Believe it or not, The Krion Conquest actually does some things on its own; it just doesn't do any of them well. For example, instead of killing bosses, tearing out their hearts, and eating said hearts in front of their orphaned children to gain new powers, you now have all the necessary powers right from the beginning. This sounds good until you realize that most of them are crap. The fire attack is just one of those mega attack things you'll never use ever; the shield can only take one hit and needs to be put in the battery charger before you can use it; and the freeze attack also requires charging, rendering the damn thing useless when you need it the most. i understand that there needs to be some sort of balance, given the lack of weapon energy, but doing so with charges seems to remove a lot of the use from your weapons.

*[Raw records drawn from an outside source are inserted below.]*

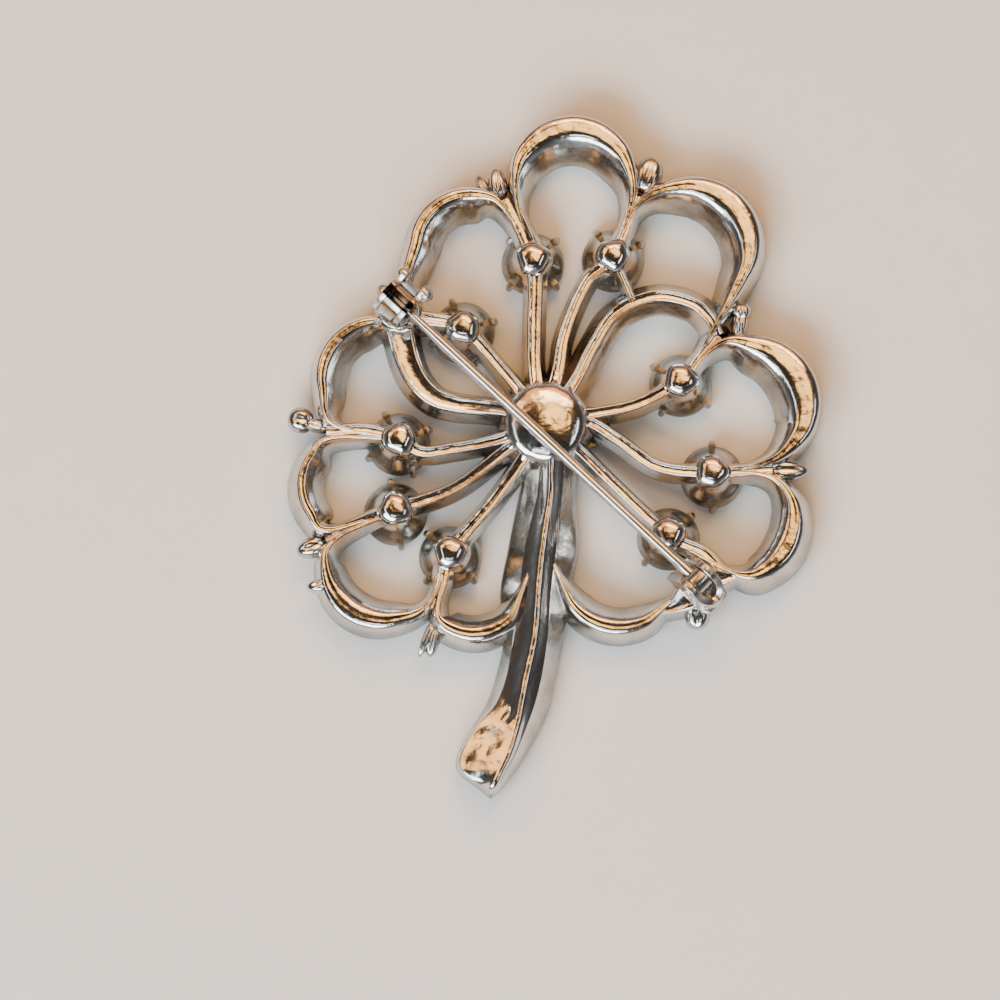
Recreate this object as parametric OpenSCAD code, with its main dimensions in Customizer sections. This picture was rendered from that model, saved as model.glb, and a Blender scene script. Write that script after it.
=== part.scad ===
// Tree brooch, drawn lying face down: +Z is the back of the brooch, +Y the top
// of the tree, and the stones' tables lie at z = 0. Sizes are in millimetres.

/* [Casting] */
// Width of the whole brooch, from the left scallops to the right ones
brooch_width = 46.6; // [42:0.2:56]
// Height of the crest of the scalloped rims
crest_z = 4.0; // [3.6:0.1:4.4]
// Height of the front edge of the rims, above the stones' tables
front_z = 0.7; // [0.4:0.1:1.0]
// Depth of the groove along the back of every rim and branch
groove = 0.25; // [0.1:0.05:0.4]
// Height of the top of the hub's dome
hub_z = 5.0; // [4.6:0.1:5.4]

/* [Stones] */
// Diameter of a stone
stone_d = 5.0; // [4.6:0.1:5.2]
// Depth of a stone, from its table to its point
stone_depth = 3.1; // [2.9:0.1:3.2]
// Gap between a stone and its cup
seat_gap = 0.06; // [0.04:0.01:0.1]

/* [Pin and joint] */
// Diameter of the pin's wire
pin_d = 0.95; // [0.8:0.05:1.1]
// Height of the pin's axis
pin_z = 7.0; // [6.8:0.1:7.4]
// Diameter of the pin's knuckle
knuckle_d = 2.2; // [2.1:0.1:2.5]
// Width of the pin's knuckle
knuckle_w = 1.4; // [1.2:0.1:1.5]
// Diameter of the rivet
rivet_d = 0.9; // [0.8:0.05:1.0]
// Thickness of each ear of the joint
ear_t = 0.65; // [0.5:0.05:0.8]

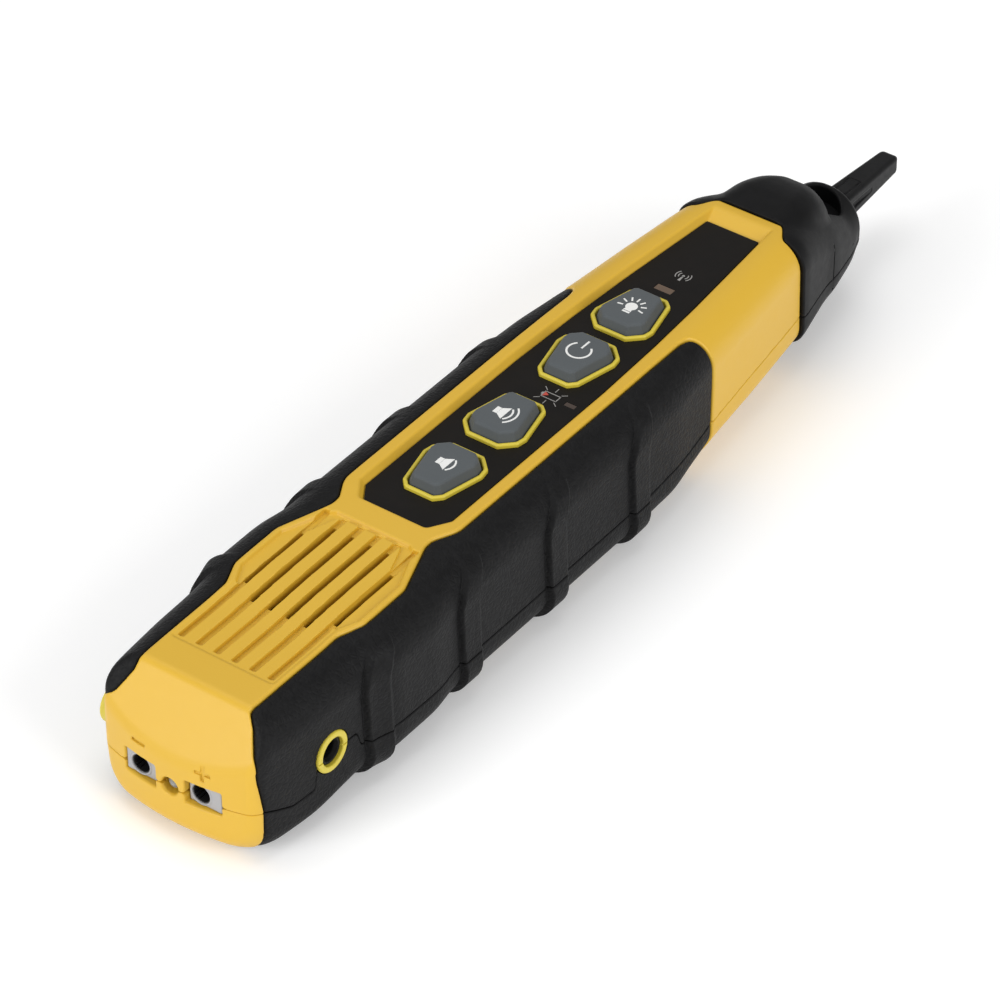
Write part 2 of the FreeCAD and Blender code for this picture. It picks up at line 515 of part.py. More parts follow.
led = cyl(2.5, 3.9, (0, 190.1, LAMP_Z), (0, 1, 0)).fuse(Part.makeSphere(2.5, V(0, 194.0, LAMP_Z))).fuse(
    cyl(2.9, 0.9, (0, 189.9, LAMP_Z), (0, 1, 0)))
put("work_light_led", one(led))
hold = cyl(LAMP_R - 0.03, 2.8, (0, 190.85, LAMP_Z), (0, 1, 0)).cut(cyl(2.55, 6, (0, 189, LAMP_Z), (0, 1, 0)))
put("work_light_holder", hold)
put("work_light_board", cyl(LAMP_R - 0.05, 1.1, (0, 188.75, LAMP_Z), (0, 1, 0)))

if __name__ == "__main__":
    os.makedirs("parts", exist_ok=True)
    for n, s in PARTS.items():
        s = s.copy()
        s.translate(ORIGIN)
        bb = s.BoundBox
        print("%-22s solids %d vol %8.1f valid %s  x %.1f..%.1f y %.1f..%.1f z %.1f..%.1f" % (
            n, len(s.Solids), s.Volume, s.isValid(), bb.XMin, bb.XMax, bb.YMin, bb.YMax, bb.ZMin, bb.ZMax))
        s.exportStep("parts/%s.step" % n)
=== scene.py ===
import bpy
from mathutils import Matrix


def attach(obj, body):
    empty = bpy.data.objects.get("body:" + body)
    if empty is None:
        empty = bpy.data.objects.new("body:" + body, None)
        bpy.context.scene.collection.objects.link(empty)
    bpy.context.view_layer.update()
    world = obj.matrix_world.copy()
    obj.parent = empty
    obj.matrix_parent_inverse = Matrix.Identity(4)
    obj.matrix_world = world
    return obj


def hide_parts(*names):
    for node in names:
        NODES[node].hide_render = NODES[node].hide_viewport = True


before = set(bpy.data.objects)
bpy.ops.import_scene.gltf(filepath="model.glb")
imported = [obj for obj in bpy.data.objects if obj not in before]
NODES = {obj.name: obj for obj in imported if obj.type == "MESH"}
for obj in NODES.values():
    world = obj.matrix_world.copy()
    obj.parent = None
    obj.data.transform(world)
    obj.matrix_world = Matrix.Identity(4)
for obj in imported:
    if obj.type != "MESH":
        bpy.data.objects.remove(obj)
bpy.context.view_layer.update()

import math
import bmesh
import bpy
import numpy as np
from mathutils import Matrix, Vector

H = 0.34          # voxel size, mm

# Lengths below are millimetres from the crease behind the grille, at the level of the label.
Y_REAR, Y_TIP, DEPTH, RIB = -8.8, 232.2, 30.5, 1.3
ORG = np.array([0.0, -(Y_REAR + Y_TIP) / 2.0, DEPTH + RIB])


def M(x, y, z):
    """layout millimetres to scene metres"""
    return Vector(((x + ORG[0]) / 1000.0, (y + ORG[1]) / 1000.0, (z + ORG[2]) / 1000.0))


# ------------------------------------------------------------------ camera
AZ, EL, FOC, DIST = math.radians(36.25), math.radians(38.65), 5.008, 939.7
BACK = Vector((math.sin(AZ) * math.cos(EL), -math.cos(AZ) * math.cos(EL), math.sin(EL)))
RIGHT = Vector((math.cos(AZ), math.sin(AZ), 0.0))
UP = BACK.cross(RIGHT)
cam_data = bpy.data.cameras.new("camera")
cam_data.sensor_fit = "HORIZONTAL"
cam_data.sensor_width = 36.0
cam_data.lens = FOC * 36.0
cam_data.clip_start, cam_data.clip_end = 0.05, 20.0
cam = bpy.data.objects.new("camera", cam_data)
bpy.context.collection.objects.link(cam)
aim = M(13.32, 74.57, 0.0)
rot = Matrix((RIGHT, UP, BACK)).transposed().to_4x4()
rot.translation = aim + BACK * (DIST / 1000.0)
cam.matrix_world = rot
bpy.context.scene.camera = cam

# ------------------------------------------------------------------ signed distance tools
f32 = np.float32


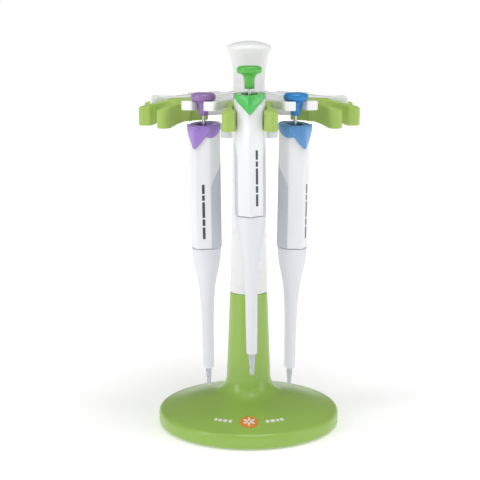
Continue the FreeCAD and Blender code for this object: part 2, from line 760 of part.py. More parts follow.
def barrel_and_sleeve(name, kind, placement):
    seam, shoulder, tip = kind + "_seam", kind + "_shoulder", kind + "_tip"
    seat = FreeCAD.Vector(0, 0, value("- " + seam + " + barrel_rise"))
    ring = cylinder(name + "_seal_ring", "barrel_plug", "seal_height", seat)
    hole = cylinder(name + "_seal_hole", "seal_bore", "seal_height", seat)
    node(cut(name + "_seal", ring, hole), name + "_piston_seal", placement)

    flange = "- " + seam + " - flange_drop"
    bottom = "- " + seam + " - piston_past_seam - 17"
    node(revolve(name + "_barrel", [
        ("barrel_bore", "- " + seam + " + barrel_rise"),
        ("barrel_plug", "- " + seam + " + barrel_rise"),
        ("barrel_plug", "- " + seam + " - 3"),
        ("barrel_radius", "- " + seam + " - 3"),
        ("barrel_radius", flange),
        ("barrel_flange", flange),
        ("barrel_flange", flange + " - 2"),
        ("barrel_lower", flange + " - 2"),
        ("barrel_lower", "- " + shoulder + " + 3"),
        ("nozzle_radius", "- " + shoulder + " + 3"),
        ("nozzle_radius", "- " + shoulder),
        ("nozzle_tip", "- " + tip),
        ("nozzle_bore", "- " + tip),
        ("nozzle_bore", bottom),
        ("barrel_bore", bottom),
    ]), name + "_nozzle", placement)

    sleeve = revolve(name + "_sleeve_wall", [
        ("sleeve_top", "- " + seam + " - sleeve_gap"),
        ("sleeve_top - 0.8", "- " + seam + " - 10.5"),
        ("0.75 * sleeve_top", "- " + seam + " - 21"),
        ("0.56 * sleeve_top", "- " + seam + " - 33.5"),
        ("0.46 * sleeve_top", "- " + seam + " - 48"),
        ("sleeve_end + 0.6", "- " + seam + " - 60"),
        ("sleeve_end", "- " + shoulder),
        ("sleeve_lip", "- " + shoulder),
        ("sleeve_lip", "- " + shoulder + " + 1.5"),
        ("sleeve_lower_bore", "- " + shoulder + " + 1.5"),
        ("sleeve_lower_bore", "- " + seam + " - 52"),
        ("sleeve_bore", "- " + seam + " - 34"),
        ("sleeve_bore", "- " + seam + " - 8"),
        ("barrel_plug + 0.15", "- " + seam + " - 8"),
        ("barrel_plug + 0.15", "- " + seam + " - sleeve_gap"),
    ])
    rod = cylinder(name + "_ejector_rod", "ejector_rod", seam + " + 3 - handle_top + 0.1",
                   FreeCAD.Vector(0, value("- rod_lane"), value("- " + seam + " - 3")))
    node(fuse(name + "_sleeve", sleeve, rod), name + "_ejector_sleeve", placement)

    low = FreeCAD.Vector(0, 0, value("- " + seam + " - flange_drop + 0.05"))
    length = "flange_drop - 8.1"
    coil = cylinder(name + "_return_coil", "barrel_flange - 0.1", length, low)
    hollow = cylinder(name + "_return_hole", "barrel_radius + 0.2", length, low)
    node(cut(name + "_return", coil, hollow), name + "_ejector_spring", placement)


def pipette(name, kind, azimuth, lean_axis, lean, pivot, tab_on_left=False):
    """Place the pipette's front at the azimuth and lean it a little about the pivot."""
    stand = FreeCAD.Placement(around(value(kind + "_circle"), azimuth, value(kind + "_rim_z")),
                              FreeCAD.Rotation(Z_AXIS, azimuth - 270))
    tilt = FreeCAD.Placement(FreeCAD.Vector(), FreeCAD.Rotation(lean_axis, lean),
                             FreeCAD.Vector(0, 0, pivot))
    placement = stand.multiply(tilt)
    handle_and_panel(name, kind, placement)
    collar(name, placement)
    ejector_key(name, kind, placement, tab_on_left)
    button_and_plunger(name, kind, placement)
    barrel_and_sleeve(name, kind, placement)


base_shell()
base_inside()
badge()
spindle()
turret()
hub()
for index in range(6):
    hanger_arm(60 * index, index + 1)
    fork(30 + 60 * index, index + 1)
hang_pivot = value("side_neck + button_rise")
pipette("purple", "side", 240, X_AXIS, value("side_lean"), hang_pivot,
        tab_on_left=True)
pipette("blue", "side", 300, X_AXIS, value("side_lean"), hang_pivot)
pipette("green", "front", 270, Y_AXIS, value("- front_lean"), value("- front_pivot"))
doc.recompute()

failed = [thing.Label for thing in doc.Objects
          if "Invalid" in thing.State or "Error" in thing.State]
for piece in finished:
    if piece.Shape.isNull() or not piece.Shape.isValid() or not piece.Shape.Solids:
        failed.append(piece.Label)
if failed:
    raise RuntimeError("failed: " + ", ".join(failed))
for piece in finished:
    piece.Shape.exportStep("parts/%s.step" % piece.Label)
    print("%-24s %d solid(s) %10.1f mm3" % (piece.Label, len(piece.Shape.Solids), piece.Shape.Volume))
print(len(finished), "nodes")
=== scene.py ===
import json
import math

import bmesh
import bpy
from mathutils import Matrix, Vector


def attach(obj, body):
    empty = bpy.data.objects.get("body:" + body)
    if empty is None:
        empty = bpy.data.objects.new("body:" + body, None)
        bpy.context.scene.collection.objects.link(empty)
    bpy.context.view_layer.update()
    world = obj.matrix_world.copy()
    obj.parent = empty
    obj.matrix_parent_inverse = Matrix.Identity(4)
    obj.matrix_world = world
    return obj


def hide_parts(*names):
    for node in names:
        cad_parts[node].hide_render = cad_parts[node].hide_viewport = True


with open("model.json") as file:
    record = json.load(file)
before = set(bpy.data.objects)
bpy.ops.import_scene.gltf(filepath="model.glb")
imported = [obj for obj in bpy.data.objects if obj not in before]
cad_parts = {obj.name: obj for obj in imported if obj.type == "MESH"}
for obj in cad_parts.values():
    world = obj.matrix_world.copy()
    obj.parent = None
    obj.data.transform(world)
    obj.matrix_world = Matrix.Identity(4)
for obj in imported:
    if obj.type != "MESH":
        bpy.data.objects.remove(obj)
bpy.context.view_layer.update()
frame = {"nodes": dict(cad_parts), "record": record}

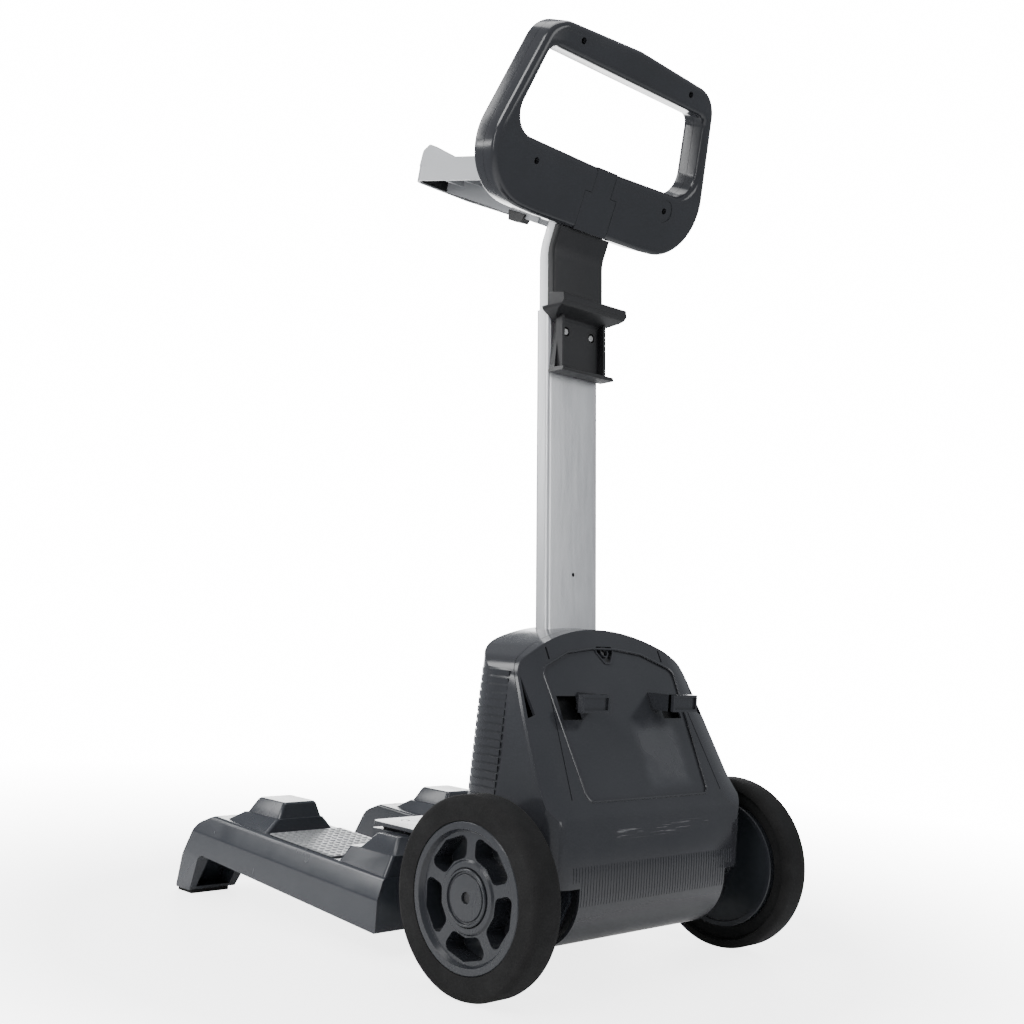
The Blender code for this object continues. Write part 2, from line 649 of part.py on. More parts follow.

Yet this isn't the worst part of the game. No, that honor goes to the broom, which is a lot like the Rush Jet if somebody replaced with steering pads with a gun. It took me a while to figure out that the broom was more than just a spawnable platform, and when I finally figured that out, I still had to decipher how to steer the damn thing. You have to shoot in whatever direction you want to go. Of course, this comes with several problems, like how you shoot enemies without spinning all about, move down (you can't shoot that way), or jump off your broom without it disappearing into another dimension. You'd think this, along with all the other annoying quirks, would make the game really hard, but in a twist that would make the heads of both Franz Kafka and M. Night Shyamalan explode in confused fury, I found the game to be quite easy. Maybe it was the very visible boss patterns, or perhaps the fact that there are only 15 really short levels in the entire game, but The Krion Conquest didn't challenge me as much as some other games. It didn't please me as much as other games have, either. If you want to play something like Mega Man, I hear Mega Man is actually a decent game.
- It's exactly like Mega Man.
- It's not as good as Mega Man.
- Just play Mega Man.
What they don't know is that they're both wrong.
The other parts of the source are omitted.